The Collected Poems of Freddy the Pig
- Author: Walter R. Brooks
- Illustrator: Kurt Wiese
- Series: Freddy the Pig
- Genre: Poetry
- Publisher: Alfred A. Knopf (first)
- Publication date: 1953; 1962 (Random House), 2001 (The Overlook Press)
- Publication place: U.S.
- Media type: Print (hardcover)
- Pages: 81 pp.
- ISBN: 1-58567-136-3 (2001)
- OCLC: 46314887
- Dewey Decimal: 811/.52 21
- LC Class: PZ8.3.B79 Co PS3503.R733 C65 2001
- Preceded by: Freddy and the Spaceship
- Followed by: Freddy and the Men from Mars

= The Collected Poems of Freddy the Pig =

1953 book written by Walter R. Brooks and illustrated by Kurt Wiese

The Collected Poems of Freddy the Pig (1953) is the brief 21st book in the humorous American children's series Freddy the Pig (1927 to 1958). The entire series, which otherwise comprises 25 novels, was written by Walter R. Brooks, illustrated by Kurt Wiese, and published by Alfred A. Knopf. The Collected Poems is primarily a reissue of poems and songs that had appeared in the first 20 novels, although it contains some new poems by Brooks and new illustrations by Wiese.
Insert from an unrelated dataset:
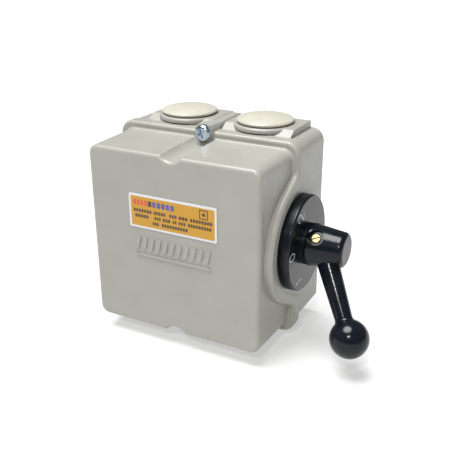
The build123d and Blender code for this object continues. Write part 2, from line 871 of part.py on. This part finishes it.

One cover notes, "If it seems a bit hammy in spots, that is to be expected." It was republished in 1962 by Random House, and again in 2001 by the Overlook Press.

The original purchase price was $2.50 (well over $20.00 2011 USD).

On release The New York Times commented in part, "gaily decorated with line drawings by Kurt Wiese".